***** Dataset records

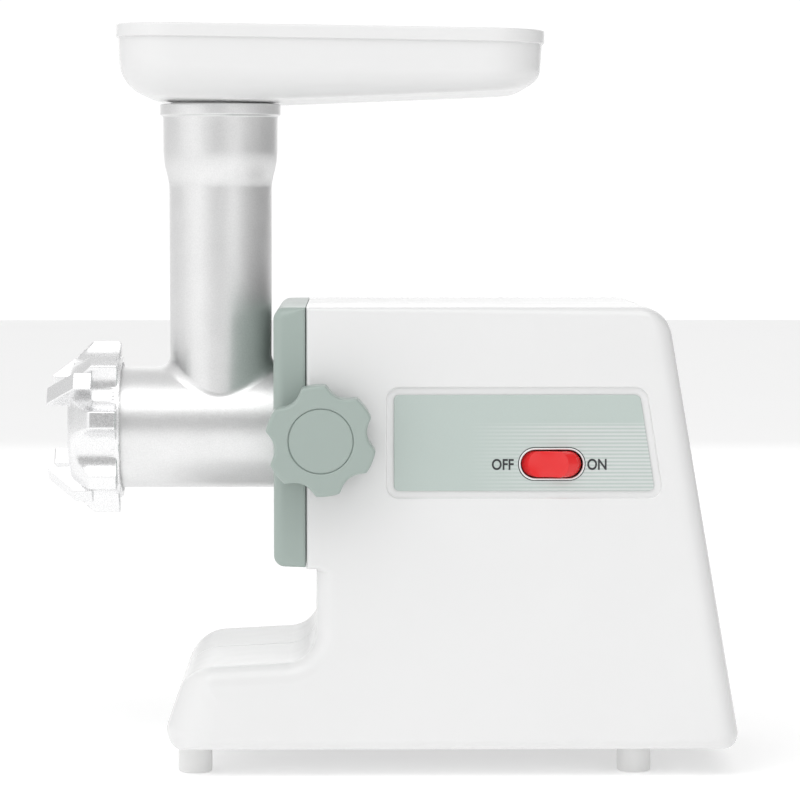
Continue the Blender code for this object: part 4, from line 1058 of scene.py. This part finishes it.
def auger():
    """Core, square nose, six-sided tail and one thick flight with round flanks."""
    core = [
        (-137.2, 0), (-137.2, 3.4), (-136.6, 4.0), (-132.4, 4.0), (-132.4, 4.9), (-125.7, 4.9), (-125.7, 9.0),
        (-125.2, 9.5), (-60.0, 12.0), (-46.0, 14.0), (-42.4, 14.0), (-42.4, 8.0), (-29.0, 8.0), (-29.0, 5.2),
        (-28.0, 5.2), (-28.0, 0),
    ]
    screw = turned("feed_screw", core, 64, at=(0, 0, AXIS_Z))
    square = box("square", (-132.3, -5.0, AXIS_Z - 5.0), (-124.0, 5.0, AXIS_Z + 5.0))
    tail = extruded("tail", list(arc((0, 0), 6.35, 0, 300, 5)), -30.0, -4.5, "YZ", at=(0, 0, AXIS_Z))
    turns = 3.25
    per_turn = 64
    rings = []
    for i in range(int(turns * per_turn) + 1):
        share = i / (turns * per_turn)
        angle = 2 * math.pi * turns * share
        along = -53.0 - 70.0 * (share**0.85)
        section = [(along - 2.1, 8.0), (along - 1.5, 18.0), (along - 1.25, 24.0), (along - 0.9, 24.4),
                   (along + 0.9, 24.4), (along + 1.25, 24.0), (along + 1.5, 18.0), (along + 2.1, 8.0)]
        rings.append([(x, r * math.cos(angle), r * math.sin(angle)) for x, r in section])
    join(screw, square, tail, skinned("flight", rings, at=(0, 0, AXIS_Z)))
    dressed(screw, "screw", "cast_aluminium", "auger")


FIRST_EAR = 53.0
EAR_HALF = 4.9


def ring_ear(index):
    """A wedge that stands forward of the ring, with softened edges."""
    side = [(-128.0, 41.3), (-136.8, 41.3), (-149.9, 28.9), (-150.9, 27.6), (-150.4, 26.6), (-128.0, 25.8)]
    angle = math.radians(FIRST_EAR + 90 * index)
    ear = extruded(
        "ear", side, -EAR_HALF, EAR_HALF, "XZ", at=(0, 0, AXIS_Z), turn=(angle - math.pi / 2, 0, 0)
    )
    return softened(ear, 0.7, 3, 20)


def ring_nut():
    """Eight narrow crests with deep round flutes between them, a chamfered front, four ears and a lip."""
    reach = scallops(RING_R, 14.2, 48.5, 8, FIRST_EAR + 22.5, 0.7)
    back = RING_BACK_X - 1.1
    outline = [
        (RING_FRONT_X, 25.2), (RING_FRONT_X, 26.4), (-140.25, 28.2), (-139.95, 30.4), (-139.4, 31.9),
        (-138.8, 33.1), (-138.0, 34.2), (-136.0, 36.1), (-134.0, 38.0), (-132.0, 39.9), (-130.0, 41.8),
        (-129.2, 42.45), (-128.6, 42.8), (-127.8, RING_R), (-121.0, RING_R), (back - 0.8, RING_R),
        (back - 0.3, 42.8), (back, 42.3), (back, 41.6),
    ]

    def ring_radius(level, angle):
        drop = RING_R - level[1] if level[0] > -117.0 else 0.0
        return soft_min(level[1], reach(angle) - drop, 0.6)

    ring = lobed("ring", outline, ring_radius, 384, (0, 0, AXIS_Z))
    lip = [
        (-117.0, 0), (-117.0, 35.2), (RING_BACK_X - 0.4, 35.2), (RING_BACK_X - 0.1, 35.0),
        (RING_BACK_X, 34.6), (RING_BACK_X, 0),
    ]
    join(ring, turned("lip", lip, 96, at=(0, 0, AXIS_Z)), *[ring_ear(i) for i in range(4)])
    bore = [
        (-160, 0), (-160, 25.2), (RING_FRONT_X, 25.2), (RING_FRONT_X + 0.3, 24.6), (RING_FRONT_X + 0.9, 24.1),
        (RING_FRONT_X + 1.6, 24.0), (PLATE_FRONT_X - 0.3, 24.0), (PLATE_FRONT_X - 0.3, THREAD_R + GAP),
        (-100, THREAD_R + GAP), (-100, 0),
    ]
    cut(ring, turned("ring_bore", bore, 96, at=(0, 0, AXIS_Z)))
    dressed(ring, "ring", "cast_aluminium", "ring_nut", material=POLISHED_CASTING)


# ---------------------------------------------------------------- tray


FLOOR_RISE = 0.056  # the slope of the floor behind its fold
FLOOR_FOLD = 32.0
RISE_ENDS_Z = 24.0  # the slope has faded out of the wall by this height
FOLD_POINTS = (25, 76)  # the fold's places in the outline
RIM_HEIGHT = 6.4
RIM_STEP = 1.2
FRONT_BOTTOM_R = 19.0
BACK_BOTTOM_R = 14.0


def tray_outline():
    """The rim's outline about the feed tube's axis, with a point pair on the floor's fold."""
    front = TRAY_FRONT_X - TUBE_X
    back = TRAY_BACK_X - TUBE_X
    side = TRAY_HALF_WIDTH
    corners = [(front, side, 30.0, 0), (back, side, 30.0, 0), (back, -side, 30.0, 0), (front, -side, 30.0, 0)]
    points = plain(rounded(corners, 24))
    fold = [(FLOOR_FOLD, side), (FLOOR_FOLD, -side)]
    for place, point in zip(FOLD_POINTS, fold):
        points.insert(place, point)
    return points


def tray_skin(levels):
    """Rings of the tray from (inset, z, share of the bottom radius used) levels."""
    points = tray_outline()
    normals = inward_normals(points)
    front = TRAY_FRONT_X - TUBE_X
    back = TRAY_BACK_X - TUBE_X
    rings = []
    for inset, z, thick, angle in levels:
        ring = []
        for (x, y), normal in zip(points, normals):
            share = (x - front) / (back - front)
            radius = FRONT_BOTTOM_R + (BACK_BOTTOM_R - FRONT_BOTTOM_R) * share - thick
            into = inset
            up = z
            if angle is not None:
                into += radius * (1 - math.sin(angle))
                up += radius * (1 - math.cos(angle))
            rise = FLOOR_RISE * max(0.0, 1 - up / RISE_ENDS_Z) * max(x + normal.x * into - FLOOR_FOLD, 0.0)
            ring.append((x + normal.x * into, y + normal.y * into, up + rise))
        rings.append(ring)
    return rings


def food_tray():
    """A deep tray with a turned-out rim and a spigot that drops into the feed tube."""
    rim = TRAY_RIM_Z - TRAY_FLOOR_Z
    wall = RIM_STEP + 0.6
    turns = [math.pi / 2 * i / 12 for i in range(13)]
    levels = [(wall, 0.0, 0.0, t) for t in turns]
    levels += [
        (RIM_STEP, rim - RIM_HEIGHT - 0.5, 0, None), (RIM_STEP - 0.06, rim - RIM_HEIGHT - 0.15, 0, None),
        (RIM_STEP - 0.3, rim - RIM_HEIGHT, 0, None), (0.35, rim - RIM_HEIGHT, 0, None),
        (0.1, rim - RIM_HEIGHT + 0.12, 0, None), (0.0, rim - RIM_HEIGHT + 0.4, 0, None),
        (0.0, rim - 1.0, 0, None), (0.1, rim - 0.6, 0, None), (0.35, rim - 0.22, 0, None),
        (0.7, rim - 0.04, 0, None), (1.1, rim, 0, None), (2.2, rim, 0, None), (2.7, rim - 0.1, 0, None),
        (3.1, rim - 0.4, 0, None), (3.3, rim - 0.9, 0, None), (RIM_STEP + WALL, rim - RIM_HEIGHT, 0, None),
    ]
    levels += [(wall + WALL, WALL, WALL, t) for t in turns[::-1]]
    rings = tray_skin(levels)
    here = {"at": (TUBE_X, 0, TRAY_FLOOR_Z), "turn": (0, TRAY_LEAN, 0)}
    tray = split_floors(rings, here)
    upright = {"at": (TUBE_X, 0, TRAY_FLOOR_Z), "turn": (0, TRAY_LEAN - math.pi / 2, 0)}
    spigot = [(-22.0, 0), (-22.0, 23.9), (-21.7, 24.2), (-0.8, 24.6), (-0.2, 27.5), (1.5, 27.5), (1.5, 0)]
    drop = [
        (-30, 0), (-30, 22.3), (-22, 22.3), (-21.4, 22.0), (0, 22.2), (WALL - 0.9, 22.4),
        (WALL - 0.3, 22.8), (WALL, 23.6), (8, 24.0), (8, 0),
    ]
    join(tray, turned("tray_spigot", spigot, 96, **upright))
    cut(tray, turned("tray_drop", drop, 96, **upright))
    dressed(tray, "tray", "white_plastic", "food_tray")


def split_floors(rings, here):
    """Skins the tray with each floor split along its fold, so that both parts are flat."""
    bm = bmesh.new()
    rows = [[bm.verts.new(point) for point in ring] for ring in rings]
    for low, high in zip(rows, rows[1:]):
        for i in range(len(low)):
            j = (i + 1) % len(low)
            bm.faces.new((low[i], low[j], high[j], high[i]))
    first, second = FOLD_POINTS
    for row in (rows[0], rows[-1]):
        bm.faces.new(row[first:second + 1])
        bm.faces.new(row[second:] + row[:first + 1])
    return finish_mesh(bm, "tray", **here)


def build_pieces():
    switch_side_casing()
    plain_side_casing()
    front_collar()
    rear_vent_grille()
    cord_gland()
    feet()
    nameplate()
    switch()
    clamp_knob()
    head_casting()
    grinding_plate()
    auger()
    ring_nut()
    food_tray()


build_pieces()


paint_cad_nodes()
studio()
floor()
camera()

**********
***** Dataset records

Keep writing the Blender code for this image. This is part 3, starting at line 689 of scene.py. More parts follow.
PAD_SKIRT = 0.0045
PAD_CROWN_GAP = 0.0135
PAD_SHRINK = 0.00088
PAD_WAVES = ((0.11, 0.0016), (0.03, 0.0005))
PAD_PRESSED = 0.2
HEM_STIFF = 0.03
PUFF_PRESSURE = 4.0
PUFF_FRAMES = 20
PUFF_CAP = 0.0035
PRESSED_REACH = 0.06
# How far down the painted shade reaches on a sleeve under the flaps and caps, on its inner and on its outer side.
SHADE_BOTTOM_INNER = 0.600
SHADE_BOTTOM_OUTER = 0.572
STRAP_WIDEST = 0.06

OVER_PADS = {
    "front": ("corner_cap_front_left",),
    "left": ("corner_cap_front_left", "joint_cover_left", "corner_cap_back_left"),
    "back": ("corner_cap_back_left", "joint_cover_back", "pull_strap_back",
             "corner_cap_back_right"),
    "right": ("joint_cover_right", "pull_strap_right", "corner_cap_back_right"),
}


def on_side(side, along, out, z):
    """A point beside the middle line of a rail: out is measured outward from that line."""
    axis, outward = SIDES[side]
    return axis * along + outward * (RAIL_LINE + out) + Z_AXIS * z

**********
***** Dataset records

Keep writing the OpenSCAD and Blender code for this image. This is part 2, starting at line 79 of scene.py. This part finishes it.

**********

* Do this:
Output, from the data above, the lines from the line with "Continue the Blender" to the line with "return softened(ear, 0.7, 3, 20)" exactly as they stand, both ends included and nothing else.

* The result:
Continue the Blender code for this object: part 4, from line 1058 of scene.py. This part finishes it.
def auger():
    """Core, square nose, six-sided tail and one thick flight with round flanks."""
    core = [
        (-137.2, 0), (-137.2, 3.4), (-136.6, 4.0), (-132.4, 4.0), (-132.4, 4.9), (-125.7, 4.9), (-125.7, 9.0),
        (-125.2, 9.5), (-60.0, 12.0), (-46.0, 14.0), (-42.4, 14.0), (-42.4, 8.0), (-29.0, 8.0), (-29.0, 5.2),
        (-28.0, 5.2), (-28.0, 0),
    ]
    screw = turned("feed_screw", core, 64, at=(0, 0, AXIS_Z))
    square = box("square", (-132.3, -5.0, AXIS_Z - 5.0), (-124.0, 5.0, AXIS_Z + 5.0))
    tail = extruded("tail", list(arc((0, 0), 6.35, 0, 300, 5)), -30.0, -4.5, "YZ", at=(0, 0, AXIS_Z))
    turns = 3.25
    per_turn = 64
    rings = []
    for i in range(int(turns * per_turn) + 1):
        share = i / (turns * per_turn)
        angle = 2 * math.pi * turns * share
        along = -53.0 - 70.0 * (share**0.85)
        section = [(along - 2.1, 8.0), (along - 1.5, 18.0), (along - 1.25, 24.0), (along - 0.9, 24.4),
                   (along + 0.9, 24.4), (along + 1.25, 24.0), (along + 1.5, 18.0), (along + 2.1, 8.0)]
        rings.append([(x, r * math.cos(angle), r * math.sin(angle)) for x, r in section])
    join(screw, square, tail, skinned("flight", rings, at=(0, 0, AXIS_Z)))
    dressed(screw, "screw", "cast_aluminium", "auger")


FIRST_EAR = 53.0
EAR_HALF = 4.9


def ring_ear(index):
    """A wedge that stands forward of the ring, with softened edges."""
    side = [(-128.0, 41.3), (-136.8, 41.3), (-149.9, 28.9), (-150.9, 27.6), (-150.4, 26.6), (-128.0, 25.8)]
    angle = math.radians(FIRST_EAR + 90 * index)
    ear = extruded(
        "ear", side, -EAR_HALF, EAR_HALF, "XZ", at=(0, 0, AXIS_Z), turn=(angle - math.pi / 2, 0, 0)
    )
    return softened(ear, 0.7, 3, 20)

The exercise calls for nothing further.